More to the point, you should not be asking 'should I critique modal logic?' and 'why should I learn modal logic' at the same time. If you want to criticize something, no one will take you seriously nor should they, unless you've put in the work to understand first. It's also not that hard, if you're already familiar with basic methods in first-order logic, which themselves can be learned pretty easily if you're not.

And again, if you're interested in its empirical applications, you should check out work on modality in linguistics.

Also, to make it clear, 'possible worlds' is just a technical term, and does not necessarily incline to metaphysical commitments. Most people aren't modal realists. The point of modal logic is just to be able to reason about alternatives in a certain space of possibilities, and quantify over them to make claims of possibility and necessity.

I seriously doubt that modal logic is a ubiquitous tool in modern research

If you want to do philosophy in an English-speaking country?

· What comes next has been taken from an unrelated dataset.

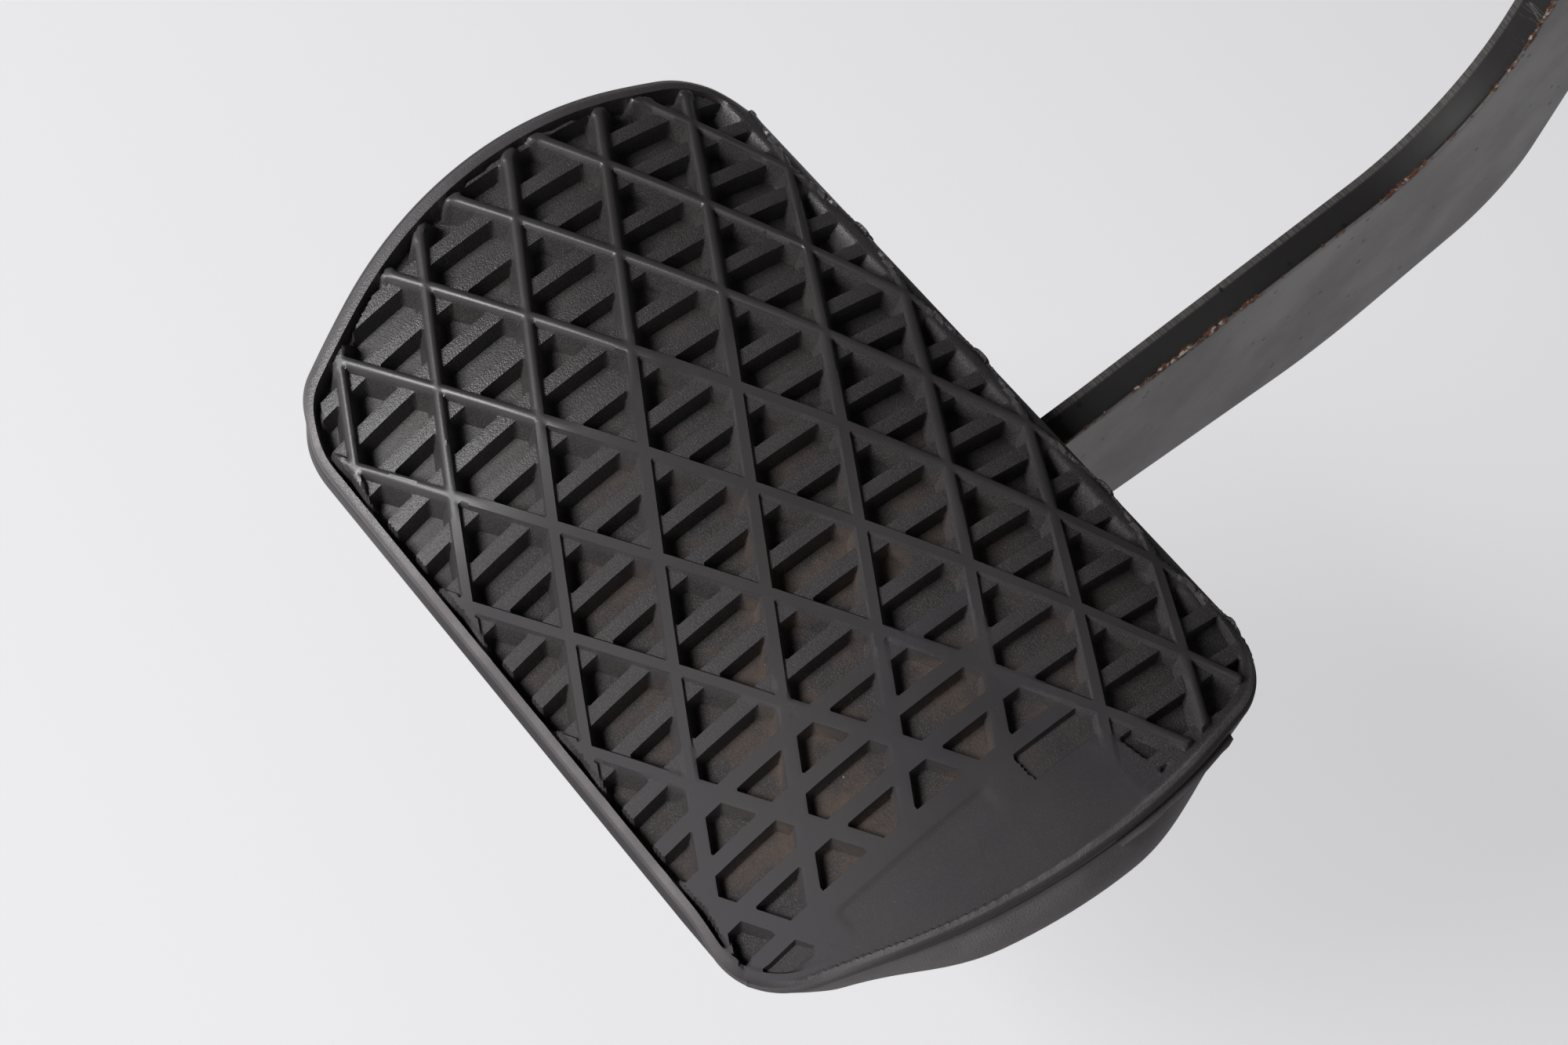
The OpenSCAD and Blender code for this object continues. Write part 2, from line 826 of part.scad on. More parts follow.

Yes. I would consider it a form of professional illiteracy if you had no training in it. You'd have to be in an extremely continental department to get away with that.

Luckily those are the only ones that matter unless you're a computer scientist.

T H I S

>brainlet who failed algebra pretending to be an authority on what kind of philosophy *really* matters

lmaoing at your contingent existence

What does math have to do with this? I know math and continental philosophy. That's why I laugh at you: analytic philosophy is neither math nor philosophy. It's just nothing.

"cute"

Maths is safe space of coherence created by normies once they whine that what they call reality is not enough coherent to them.
Math is the step beyond the one done by normies with their little legal rules, justifying them from what they experience, by some rationality, common sense, necessity and other spooks like progress (and whine when they see that most people do not care about their little rules even if the first people manage to enforce them)
Then they get butthurt when some guy not spooked about all these spooks recall them that all these people is projecting lots of feelings and fantasies or just create other spooky formal languages after the same intention.
Of course, these normies create an idea of ''accuracy of my formal language with what I experience'' because deep down people know that their little inferences are just the result of their imagination, so they crave some spook called ''non-human objective third party '' which would make everybody agree on anything while shitting on empiricism, because ''my senses dupe me since the straw bends in water, but not in the air, thank ???? for giving the faculty of reason I can totally see the real reality now''.